In short, GAO wants to ensure that families in Washington who turn to the scholarship program to find better schools for their children are aware of all their choices — and what those choices entail.

After all, it’s tough to live up to the transparency standard of government, including government schools.

GAO also criticizes the trust for not ensuring that schools outside the public school system comply with D.C. government regulations.

Compliance and administration are certainly important. But GAO ought to note that the voucher program already imposes the most critical form of accountability — to the parents who can vote with their feet and choose where their children attend school.

And because of that high level of accountability, actual outcomes of the program are positive and indisputable, as the U.S. Department of Education has demonstrated.

Here’s how the D.C. Opportunity Scholarship Program works: It provide scholarships to children in low-income families to attend a private school of their choice.

Since becoming law in January 2004, the program has bestowed scholarships on nearly 6,000 students. The scholarships, or vouchers, range from $8,000 for children in grades K-8 to $12,000 for students in grades 9-12.

Demand has been high since the beginning, with more than 13,000 students applying. To be eligible, a child must be part of a family that qualifies for free and reduced-price lunch; the average household income of participating families is under $21,000 a year.

Notably, the American Federation for Children reports that 99 percent of children participating in the program otherwise would have had to attend an underperforming D.C. public school.

Again, although it is important for the scholarship program to be well administered, the GAO report — in typical Washington bureaucratic style — focuses on paperwork and compliance rather than the impact of school choice on families.

“This program has been a lifeline for 6,000 children from low-income D.C. families and yet the GAO and the members of Congress who posed the questions didn’t bother to focus on educational outcomes, parental satisfaction or the lives now filled with hope, but on whether the program administrator is a sufficient regulator,” said Kevin P. Chavous, a former D.C. Council member who is executive counsel for the American Federation for Children.

Indeed, parents consistently report that their primary reason for seeking a scholarship and sending their child to a private school was to ensure the child’s safety. Parents also report high levels of satisfaction with the program.

What should hold particular import for policymakers is the statistically significant graduation rates of participants — and by extension, what that means for their future prospects.

Congress mandated an earlier evaluation of the program, which was led by researcher Patrick Wolf for the Department of Education.

The study found that 91 percent of those who used their scholarship to attend a private school got their high school diploma. This graduation rate was 21 percentage points higher than the control group, at 70 percent.

To put the 91-percent graduation rate into context: Nationally, for all students, graduation rates hover around 74.7 percent.

Minority students have considerably lower rates, with about 62 percent of blacks and 68 percent of Hispanics graduating.

So the 85 percent of D.C. students who are black and the 13 percent who are Hispanic in the program are graduating at significantly higher rates than their peers nationwide.

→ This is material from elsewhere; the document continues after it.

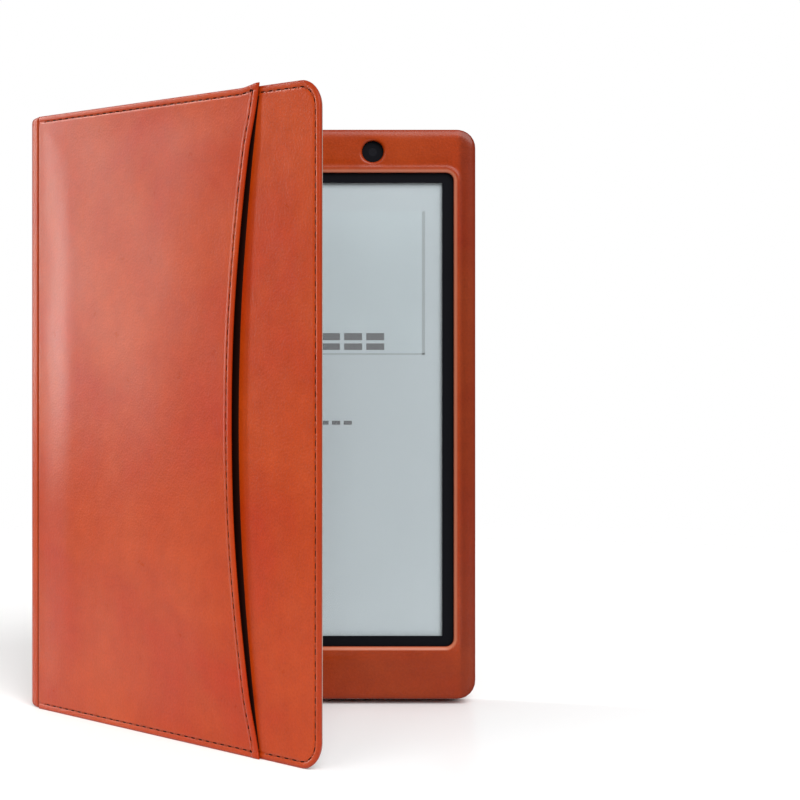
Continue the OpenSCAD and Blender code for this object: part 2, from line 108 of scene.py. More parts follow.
class Panel:
    """A flat panel in plan: the corner that it starts from, the way it runs and the way it faces."""

    def __init__(self, corner, along, out):
        self.corner, self.along, self.out = corner, along, out

    def place(self, w, n, z):
        """Point = corner + w times the run + n times the facing, at height z."""
        w, n, z = np.broadcast_arrays(w, n, z)
        plan = self.corner + w[..., None] * self.along + n[..., None] * self.out
        return np.concatenate([plan, z[..., None]], axis=-1)

    def read(self, node):
        """A node's vertices as w, n and z in this panel."""
        mesh = frame["nodes"][node].data
        points = np.empty(len(mesh.vertices) * 3)
        mesh.vertices.foreach_get("co", points)
        points = points.reshape(-1, 3) / MM
        plan = points[:, :2] - self.corner
        return np.stack([plan @ self.along, plan @ self.out, points[:, 2]], axis=1)

    def span(self, node):
        """Lowest and highest w, n and z of a node in this panel."""
        points = self.read(node)
        return points.min(axis=0), points.max(axis=0)


SPINE_OPEN = -joint("spine_fold")["range_deg"][0]
COVER_OPEN = -joint("cover_fold")["range_deg"][0]
BACK_CORNER = np.array(joint("spine_fold")["pos_m"][:2]) / MM
COVER_CORNER = np.array(joint("cover_fold")["pos_m"][:2]) / MM
BACK = Panel(BACK_CORNER, plan_direction(0), plan_direction(90))
COVER = Panel(
    COVER_CORNER,
    plan_direction(-SPINE_OPEN - COVER_OPEN),
    plan_direction(-SPINE_OPEN - COVER_OPEN - 90),
)
SPINE_FROM_BACK = Panel(BACK_CORNER, plan_direction(-90 - SPINE_OPEN), plan_direction(180 - SPINE_OPEN))
SPINE_FROM_COVER = Panel(COVER_CORNER, plan_direction(90 - SPINE_OPEN), plan_direction(180 - SPINE_OPEN))
SPINE_WIDTH = float(np.linalg.norm(BACK_CORNER - COVER_CORNER))


# ---- Settings ------------------------------------------------------------------------------


def length(name, default, description):
    """A length property, given in millimetres and kept in metres."""
    return FloatProperty(
        name=name, default=default * MM, description=description, unit="LENGTH", precision=5
    )


def colour(name, default, description):
    """A linear colour property."""
    return FloatVectorProperty(
        name=name, default=default, description=description, subtype="COLOR", size=3, min=0, max=1
    )


class FolioSizes(bpy.types.PropertyGroup):
    """Sizes of the leather work."""

    bend_radius: length("Bend radius", 3.2, "Radius of the leather's middle where it goes round a fold")
    end_dip: length("End dip", 1.3, "How far the top and bottom edges draw in at a fold")
    rim_roll: length("Rim roll", 1.3, "Width of the rounded rim of a panel")
    # Painted shadow: a dark strip that stands for the shade in the gap under the pocket's mouth.
    pocket_gap_shadow: length("Pocket facing", 0.85, "How far the dark facing shows past the pocket's mouth")
    stitch_pitch: length("Stitch pitch", 3.6, "Distance from one stitch to the next")
    stitch_length: length("Stitch length", 1.9, "Seen length of one stitch")
    stitch_width: length("Stitch width", 0.66, "Width of the thread")
    stitch_inset: length("Stitch inset", 2.0, "Distance from an edge to its row of stitches")
    channel_depth: length("Channel depth", 0.2, "Depth of the channel pressed along a row of stitches")
    pocket_lift: length("Pocket lift", 1.75, "How far the pocket stands off the cover at its mouth's middle")
    pocket_corner_rise: length("Pocket corner rise", 1.0, "Height of the pocket's top corner off the cover")
    lip_roll: length("Lip roll", 1.5, "Width of the rolled leather round the window")
    frame_roll: length("Frame roll", 3.2, "Width of the rounded outer edge of the frame")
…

In focusing on the water flow to a few trees, the GAO analysis misses the thriving forest: D.C. Opportunity Scholarships are demonstrably improving the lives of poor children.

Yes, the program administrator should improve the information about options that it makes available to parents. But policymakers also should work to limit the burden placed on participating private schools to comply with city regulations.

Unlike our underperforming public schools, private schools already are held to the strictest level of accountability. Unsatisfied parents, exercising choice, are free to enroll their children elsewhere.

Lindsey M. Burke is the Will Skillman fellow in education policy at the Heritage Foundation, where Virginia Walden Ford, an early proponent of the Opportunity Scholarship program, is a visiting fellow.